もちろん、子供の問題や、人生の見通しが立つタイミングなど、他の要素もああります。しかし、20代後半で自分の支えになる人の重要性に気づく人は多いのではないでしょうか。
なにを結婚相手に求めるのか?
大切なのは、肯定感です。
これは、どんな意見にも賛同してくれるという意味ではありません。意見の違いは問題ないです。でも、価値観の違いは致命的だと思います。
そういう意味では、価値観が一致していることが重要です。
ちなみに、意見の相違は、お互いが知り得てる情報の違いや、その情報の解釈の違いで発生します。そのため、同じ情報を知ったり、解釈を変更したりすることで、意見は変わります。1時間もあれば、意見を変えることは難しくないでしょう。
たとえば、服を店で買うAさんとネットで買うBさんがいたとします。
二人が買い物に行き、服を試着し、買いたい服を決めたとしましょう。そのとき、会計に行こうとするAさんと、その店のアプリから買おうとするBさんに行動が分かれます。
Aさんの考えはこうです。服はサイズや色の違いがあり、在庫が少ない。いま買わないと、買えないかもしれない。だから、在庫を確保できる店頭で、いますぐ買ったほうがいい。
Bさんの考えはこうです。オンラインストアの在庫は、リアルタイムで検索できる。アプリから買えば、割引が適用され、明日には届く。店頭で買っても今日は着ないのだから、割引が適用されるアプリで買ったほうがいい。
この場合、二人が話し合えば、Aさんもアプリで購入するかもしれません。なぜなら、Aさんの情報が更新されれば、同じ結論になるからです。
一方で、価値観の違いは、人生の基本方針の違いです。
意見のように1時間やそこらで変わるものではありません。変化があるとしても、5年や10年などの時間を必要とします。
たとえば、先ほどの例で考えてみましょう。
Bさんは、割引のためにアプリで購入することを決めました。
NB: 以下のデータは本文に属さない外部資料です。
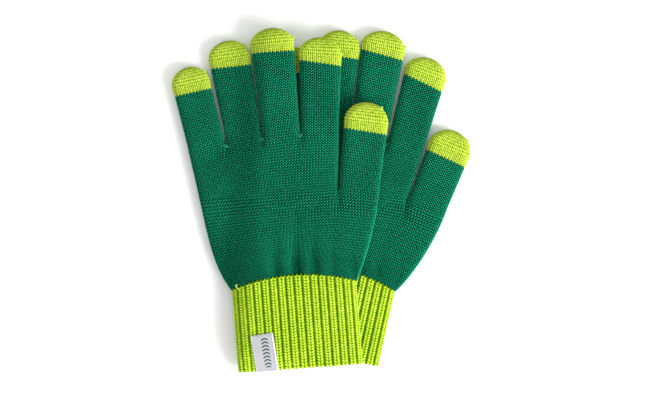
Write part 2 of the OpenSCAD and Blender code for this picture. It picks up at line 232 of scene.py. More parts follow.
def spreadStitches(width, u):    # stitches spread halfway between evenly seen and evenly wide
    edge = min(fabric["softEdge"], width / 2)
    angle = np.linspace(0, math.pi / 2, 25)
    x = edge * (1 - np.cos(angle))
    z = radius * np.sin(angle)
    x, z = np.concatenate([x, width - x[::-1]]), np.concatenate([z, z[::-1]])
    arc = np.concatenate([[0], np.cumsum(np.hypot(np.diff(x), np.diff(z)))])
    return np.interp(u, (arc / arc[-1] + x / width) / 2, x / width)


def faceSection(u, parts):
    # Share across, height and sideways tilt of a face made of parts side by side: [(width, stitches)]
    width, stitches = sum(p[0] for p in parts), sum(p[1] for p in parts)
    share, height, tilt = np.zeros(len(u)), np.zeros(len(u)), np.zeros(len(u))
    x0 = u0 = 0.0
    for w, n in parts:
        here = (u >= u0 - 1e-9) & (u <= u0 + n / stitches + 1e-9)
        local = spreadStitches(w, np.clip((u[here] - u0) * stitches / n, 0, 1))
        edge = min(fabric["softEdge"], w / 2)
        e = np.clip(np.minimum(local, 1 - local) * w / edge, 0, 1)
        h = np.sqrt(1 - (1 - e) ** 2)
        nx, nz = (1 - e) / edge, h / radius
        share[here] = (x0 + local * w) / width
        height[here] = h
        tilt[here] = np.sign(local - 0.5) * nx / np.hypot(nx, nz)
        x0 += w
        u0 += n / stitches
    return share, height, tilt


def unevenness(p):       # hand-knit softness: slow rises and dips, as a share of the height
    x, y = p.real, p.imag
    return 0.03 * np.sin(x / 7.3 + 1.3 * np.sin(y / 11)) + 0.025 * np.sin(y / 9.1 + 0.9 * np.sin(x / 13))


def gridPiece(name, points, stitches):
    # One grid laid through all points; equal first and last rows or columns are sewn together
    rows, columns = points.shape[:2]
    bm = bmesh.new()
    bmesh.ops.create_grid(bm, x_segments=columns - 1, y_segments=rows - 1, size=1)
    mesh = bpy.data.meshes.new(name)
    bm.to_mesh(mesh)
    bm.free()
    flat = np.empty(len(mesh.vertices) * 3)
    mesh.vertices.foreach_get("co", flat)
    flat = flat.reshape(-1, 3)
    i = np.rint((flat[:, 0] / flat[:, 0].max() + 1) / 2 * (columns - 1)).astype(int)
    j = np.rint((flat[:, 1] / flat[:, 1].max() + 1) / 2 * (rows - 1)).astype(int)
    mesh.vertices.foreach_set("co", (points[j, i] * mm).ravel())
    corner = np.empty(len(mesh.loops), int)
    mesh.loops.foreach_get("vertex_index", corner)
    uv = mesh.uv_layers.new(name="stitches")
    uv.data.foreach_set("uv", stitches[j, i][corner].ravel())
    bm = bmesh.new()
    bm.from_mesh(mesh)
    bmesh.ops.remove_doubles(bm, verts=bm.verts, dist=2e-6)
    bmesh.ops.dissolve_degenerate(bm, edges=bm.edges, dist=1e-6)
    bmesh.ops.recalc_face_normals(bm, faces=bm.faces)
    bm.to_mesh(mesh)
    bm.free()
    mesh.polygons.foreach_set("use_smooth", [True] * len(mesh.polygons))
    mesh.set_sharp_from_angle(angle=math.radians(80))    # the cut ends stay crisp
    piece = bpy.data.objects.new(name, mesh)
    bpy.context.scene.collection.objects.link(piece)
    return piece


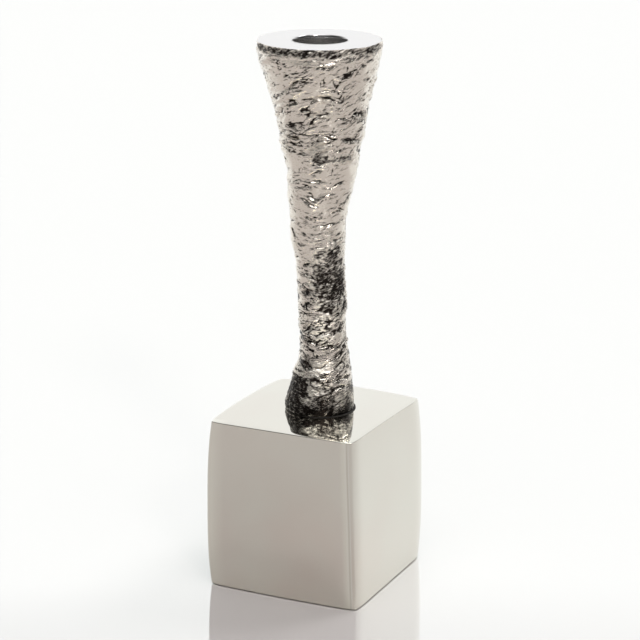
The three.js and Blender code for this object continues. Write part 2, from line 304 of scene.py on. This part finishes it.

ところが、Aさんが「割引?わたしはいいや。お金が足りなくなったら、親からもらうから」と言ったらどうでしょうか。
意見の違い以上に、価値観の違いを感じるでしょう。そして、BさんはAさんと結婚することはないでしょう。これが価値観の違いです。
ということで、人生の基本方針である価値観が一致していることが、結婚相手とは重要なのではないでしょうか。